It will have been a year and a half since the last season of “Westworld” concluded, but the third season of the sci-fi/fantasy series airs on HBO March 15. Fans eagerly awaiting the show’s return know that the next season will be a major departure from the first two — including a World War II setting — based on trailers and interviews. As star Evan Rachel Wood describes it, “It’s like a different show.”
Wood came to the IndieWire Studio at Sundance, presented by Dropbox, to discuss her latest movie, “Kajillionaire,” directed by Miranda July and among the festival’s hottest titles. She also took time to answer questions about the upcoming season of “Westworld.” While hesitant to reveal too much when asked about what viewers can expect for the new eight-episode season, but she did offer this: “We just finished Season 3, so I know quite a bit. I don’t know how long they plan on carrying it on for, but I know that this season is unlike anything we’ve done.” she said. “We have new cast members. We have Aaron Paul, Lena Waithe, Vincent Cassel. It just keeps expanding and growing. I’m really excited for people to see where we’ve taken it.”
For her part, Wood said she’ll work on the show for as long as showrunners Jonathan Nolan and Lisa Joy will have her. In addition to providing her the flexibility to work on projects like “Kajillionaire” while jugging her hit series, Wood said she remains passionate the HBO series.
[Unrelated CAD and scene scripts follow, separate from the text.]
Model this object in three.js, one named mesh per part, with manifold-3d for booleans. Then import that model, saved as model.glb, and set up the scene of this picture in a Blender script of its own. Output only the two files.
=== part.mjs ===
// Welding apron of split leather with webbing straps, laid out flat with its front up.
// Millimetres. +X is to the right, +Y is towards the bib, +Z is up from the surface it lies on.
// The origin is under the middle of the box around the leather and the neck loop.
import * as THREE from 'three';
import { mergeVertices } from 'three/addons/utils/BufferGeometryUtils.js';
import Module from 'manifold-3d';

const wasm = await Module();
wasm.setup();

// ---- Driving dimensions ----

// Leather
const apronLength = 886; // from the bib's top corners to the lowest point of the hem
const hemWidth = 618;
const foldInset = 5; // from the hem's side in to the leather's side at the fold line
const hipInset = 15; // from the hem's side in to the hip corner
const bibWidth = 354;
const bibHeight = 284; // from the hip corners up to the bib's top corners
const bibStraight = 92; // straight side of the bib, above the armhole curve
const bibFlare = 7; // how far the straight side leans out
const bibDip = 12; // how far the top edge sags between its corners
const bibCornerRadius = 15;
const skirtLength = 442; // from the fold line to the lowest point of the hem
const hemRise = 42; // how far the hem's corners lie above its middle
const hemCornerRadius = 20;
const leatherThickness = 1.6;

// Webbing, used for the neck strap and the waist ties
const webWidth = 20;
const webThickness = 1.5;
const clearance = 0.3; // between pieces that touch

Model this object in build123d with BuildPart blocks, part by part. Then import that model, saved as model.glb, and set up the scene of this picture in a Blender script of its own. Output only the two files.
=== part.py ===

“It just knocks me on my ass every season. It’s the hardest thing I’ve ever done, the most grueling show to work on. I love it because it pushes me to my limit,” she said. “I feel the most fulfilled when I’m working on something that is challenging, even though I vent a lot and I’m tired and frustrated — that usually means i’m doing something worthwhile. I can get bored really easily if I’m not challenged enough.”
Wood, who has played Dolores on “Westworld” since the show’s inception, said her role in “Kajillionaire” was similarly challenging. She plays Old Dolio, the 20-something, socially awkward daughter of two Los Angeles grifters. Her performance is marked by a dramatic physical and personality transformation that included Wood using a deep voice.
“I had to change everything about me,” Wood said. “It was such a contained performance. Those can actually be the hardest. Sometimes its easier to just be wild and let go. It’s hard to hold things in and still communicate.”
July, who wrote and directed the film, said “Westworld” helped Wood take on the role. “Nothing we could ask her to do on this held a candle to the insane things she does on a regular basis on ‘Westworld,'” July said. “I’d be like, ‘Evan, are you okay doing that?’ She’d be like, ‘I’ve ridden bareback being shot at,’ just these crazy stories.”